• [Task details]
Please quote the material exactly, every line of it.

━━━━━ Material provided

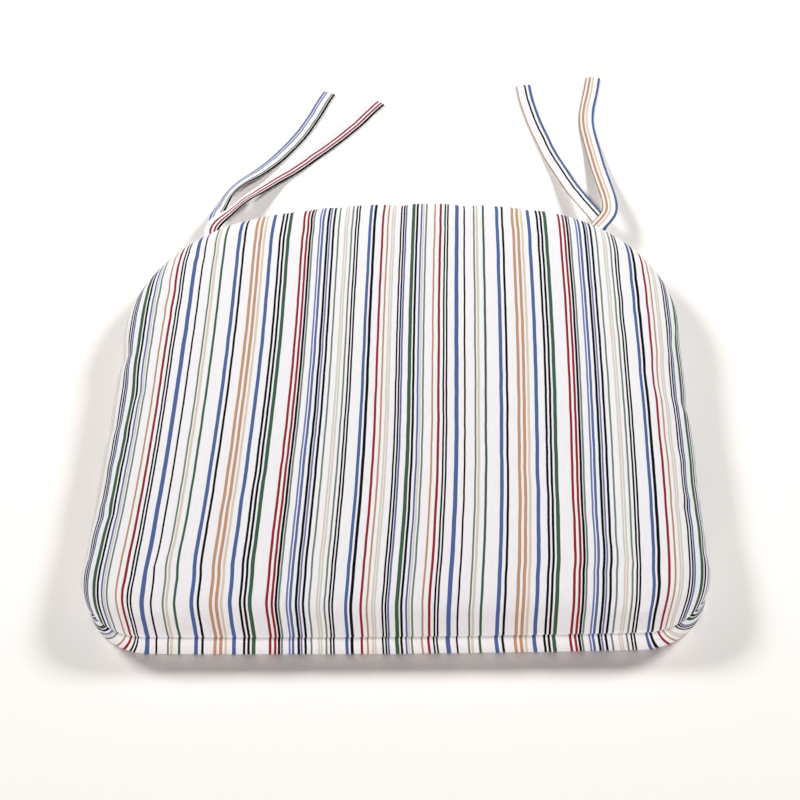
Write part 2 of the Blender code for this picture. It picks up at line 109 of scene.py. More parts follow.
def plan_columns(count):
    """Centre, radius and angle of the arc under each column, evenly spaced round the outline."""
    front = (0.0, FRONT + FRONT_RADIUS)
    back = (0.0, BACK - BACK_RADIUS)
    side = (HALF_WIDTH - SIDE_RADIUS, WIDEST)
    front_corner = meeting(front, FRONT_RADIUS - FRONT_CORNER_RADIUS,
                           side, SIDE_RADIUS - FRONT_CORNER_RADIUS, 1)
    back_corner = meeting(back, BACK_RADIUS - BACK_CORNER_RADIUS,
                          side, SIDE_RADIUS - BACK_CORNER_RADIUS, -1)
    arcs = [(front, FRONT_RADIUS, -pi / 2, heading(front, front_corner)),
            (front_corner, FRONT_CORNER_RADIUS, heading(front, front_corner), heading(side, front_corner)),
            (side, SIDE_RADIUS, heading(side, front_corner), heading(side, back_corner)),
            (back_corner, BACK_CORNER_RADIUS, heading(side, back_corner), heading(back, back_corner)),
            (back, BACK_RADIUS, heading(back, back_corner), pi / 2)]
    lengths = [radius * (end - start) for _, radius, start, end in arcs]
    ends = np.cumsum(lengths)
    half = count // 2
    columns = []
    for station in np.linspace(0, ends[-1], half + 1):
        which = min(int(np.searchsorted(ends, station)), len(arcs) - 1)
        centre, radius, start, _ = arcs[which]
        angle = start + (station - ends[which] + lengths[which]) / radius
        columns.append((centre[0], centre[1], radius, angle))
    mirrored = [(-x, y, radius, pi - angle) for x, y, radius, angle in columns[half - 1:0:-1]]
    return np.array(columns + mirrored)


PLAN = plan_columns(COLUMNS)
OUTWARD = np.column_stack([np.cos(PLAN[:, 3]), np.sin(PLAN[:, 3])])


def plan_ring(inset):
    """(x, y) of every column, moved in by inset, or shrunk to the middle past SHRINK_FROM."""
    true_inset = min(inset, SHRINK_FROM)
    points = PLAN[:, :2] + (PLAN[:, 2:3] - true_inset) * OUTWARD
    if inset > SHRINK_FROM:
        points = points * (BACK - inset) / (BACK - SHRINK_FROM)
    return points


def upper_section(rows=18, inner=12):
    """(inset, height) from the seam, over the rolled edge, to the middle of the top."""
    section = []
    for step in range(rows + 1):
        angle = pi / 2 * step / rows
        section.append((ROLL_WIDTH * (1 - cos(angle) ** (2 / ROLL_POWER)),
                        EDGE_RISE * sin(angle) ** (2 / ROLL_POWER)))
    for share in np.linspace(1, 0, inner + 1)[1:]:
        section.append((BACK - share * (BACK - ROLL_WIDTH), EDGE_RISE))
    risen = []
    for inset, height in section:
        middle = max(0.0, (inset - SHRINK_FROM) / (BACK - SHRINK_FROM))
        risen.append((inset, SEAM + height + CROWN * (1 - (1 - middle) ** 2)))
    return np.array(risen)


def lower_section(inner=6):
    """(inset, height) from the seam, down the side, to the middle of the underside."""
    flat = TUCK + BOTTOM_FILLET
    section = [(0.0, SEAM)]
    for share in (0.12, 0.3, 0.5, 0.7, 0.85):
        section.append((0.8 * TUCK * share, SEAM + share * (BOTTOM_FILLET - SEAM)))
    for step in range(5):
        angle = pi / 2 * step / 4
        section.append((flat - BOTTOM_FILLET * cos(angle), BOTTOM_FILLET * (1 - sin(angle))))
    for inset in (0.012, 0.022, SHRINK_FROM):
        section.append((inset, 0.0))
    for share in np.linspace(1, 0, inner + 1)[1:]:
        section.append((BACK - share * (BACK - SHRINK_FROM), 0.0))
    return np.array(section)


UPPER, LOWER = upper_section(), lower_section()


def travel(section):
    """Distance along a section from the seam."""
    return np.concatenate([[0], np.cumsum(np.linalg.norm(np.diff(section, axis=0), axis=1))])


def rings(section):
    return np.array([np.column_stack([plan_ring(inset), np.full(COLUMNS, height)])
                     for inset, height in section])


def fabric_position(section, seam_reach, side):
    """Flat cloth position of every point: the plan outwards along each column's own direction.

    seam_reach is how far outside the ring at SHRINK_FROM the seam lies on the flat cloth. The two
    panels are cut alike, so below the seam (side -1) the cloth runs back inwards from the same place.
    """
    base = plan_ring(SHRINK_FROM)
    run = travel(section)
    limit = np.searchsorted(section[:, 0], SHRINK_FROM + 1e-9)
    rows = []
    for index, (inset, _) in enumerate(section):
        if index < limit or side > 0 and inset <= SHRINK_FROM:
            rows.append(base + (seam_reach - run[index]) * OUTWARD)
        else:
            edge = base + (seam_reach - run[limit - 1]) * OUTWARD
            start = section[limit - 1, 0]
            rows.append(edge * (BACK - inset) / (BACK - start))
    return np.array(rows)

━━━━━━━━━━

• [Task response]
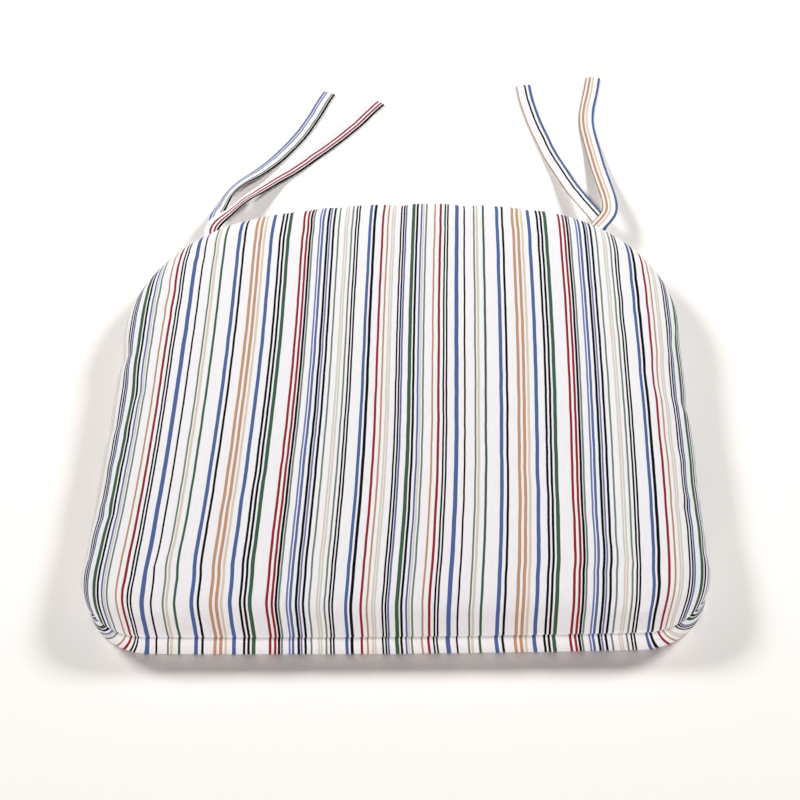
Write part 2 of the Blender code for this picture. It picks up at line 109 of scene.py. More parts follow.
def plan_columns(count):
    """Centre, radius and angle of the arc under each column, evenly spaced round the outline."""
    front = (0.0, FRONT + FRONT_RADIUS)
    back = (0.0, BACK - BACK_RADIUS)
    side = (HALF_WIDTH - SIDE_RADIUS, WIDEST)
    front_corner = meeting(front, FRONT_RADIUS - FRONT_CORNER_RADIUS,
                           side, SIDE_RADIUS - FRONT_CORNER_RADIUS, 1)
    back_corner = meeting(back, BACK_RADIUS - BACK_CORNER_RADIUS,
                          side, SIDE_RADIUS - BACK_CORNER_RADIUS, -1)
    arcs = [(front, FRONT_RADIUS, -pi / 2, heading(front, front_corner)),
            (front_corner, FRONT_CORNER_RADIUS, heading(front, front_corner), heading(side, front_corner)),
            (side, SIDE_RADIUS, heading(side, front_corner), heading(side, back_corner)),
            (back_corner, BACK_CORNER_RADIUS, heading(side, back_corner), heading(back, back_corner)),
            (back, BACK_RADIUS, heading(back, back_corner), pi / 2)]
    lengths = [radius * (end - start) for _, radius, start, end in arcs]
    ends = np.cumsum(lengths)
    half = count // 2
    columns = []
    for station in np.linspace(0, ends[-1], half + 1):
        which = min(int(np.searchsorted(ends, station)), len(arcs) - 1)
        centre, radius, start, _ = arcs[which]
        angle = start + (station - ends[which] + lengths[which]) / radius
        columns.append((centre[0], centre[1], radius, angle))
    mirrored = [(-x, y, radius, pi - angle) for x, y, radius, angle in columns[half - 1:0:-1]]
    return np.array(columns + mirrored)


PLAN = plan_columns(COLUMNS)
OUTWARD = np.column_stack([np.cos(PLAN[:, 3]), np.sin(PLAN[:, 3])])


def plan_ring(inset):
    """(x, y) of every column, moved in by inset, or shrunk to the middle past SHRINK_FROM."""
    true_inset = min(inset, SHRINK_FROM)
    points = PLAN[:, :2] + (PLAN[:, 2:3] - true_inset) * OUTWARD
    if inset > SHRINK_FROM:
        points = points * (BACK - inset) / (BACK - SHRINK_FROM)
    return points


def upper_section(rows=18, inner=12):
    """(inset, height) from the seam, over the rolled edge, to the middle of the top."""
    section = []
    for step in range(rows + 1):
        angle = pi / 2 * step / rows
        section.append((ROLL_WIDTH * (1 - cos(angle) ** (2 / ROLL_POWER)),
                        EDGE_RISE * sin(angle) ** (2 / ROLL_POWER)))
    for share in np.linspace(1, 0, inner + 1)[1:]:
        section.append((BACK - share * (BACK - ROLL_WIDTH), EDGE_RISE))
    risen = []
    for inset, height in section:
        middle = max(0.0, (inset - SHRINK_FROM) / (BACK - SHRINK_FROM))
        risen.append((inset, SEAM + height + CROWN * (1 - (1 - middle) ** 2)))
    return np.array(risen)


def lower_section(inner=6):
    """(inset, height) from the seam, down the side, to the middle of the underside."""
    flat = TUCK + BOTTOM_FILLET
    section = [(0.0, SEAM)]
    for share in (0.12, 0.3, 0.5, 0.7, 0.85):
        section.append((0.8 * TUCK * share, SEAM + share * (BOTTOM_FILLET - SEAM)))
    for step in range(5):
        angle = pi / 2 * step / 4
        section.append((flat - BOTTOM_FILLET * cos(angle), BOTTOM_FILLET * (1 - sin(angle))))
    for inset in (0.012, 0.022, SHRINK_FROM):
        section.append((inset, 0.0))
    for share in np.linspace(1, 0, inner + 1)[1:]:
        section.append((BACK - share * (BACK - SHRINK_FROM), 0.0))
    return np.array(section)


UPPER, LOWER = upper_section(), lower_section()


def travel(section):
    """Distance along a section from the seam."""
    return np.concatenate([[0], np.cumsum(np.linalg.norm(np.diff(section, axis=0), axis=1))])


def rings(section):
    return np.array([np.column_stack([plan_ring(inset), np.full(COLUMNS, height)])
                     for inset, height in section])


def fabric_position(section, seam_reach, side):
    """Flat cloth position of every point: the plan outwards along each column's own direction.

    seam_reach is how far outside the ring at SHRINK_FROM the seam lies on the flat cloth. The two
    panels are cut alike, so below the seam (side -1) the cloth runs back inwards from the same place.
    """
    base = plan_ring(SHRINK_FROM)
    run = travel(section)
    limit = np.searchsorted(section[:, 0], SHRINK_FROM + 1e-9)
    rows = []
    for index, (inset, _) in enumerate(section):
        if index < limit or side > 0 and inset <= SHRINK_FROM:
            rows.append(base + (seam_reach - run[index]) * OUTWARD)
        else:
            edge = base + (seam_reach - run[limit - 1]) * OUTWARD
            start = section[limit - 1, 0]
            rows.append(edge * (BACK - inset) / (BACK - start))
    return np.array(rows)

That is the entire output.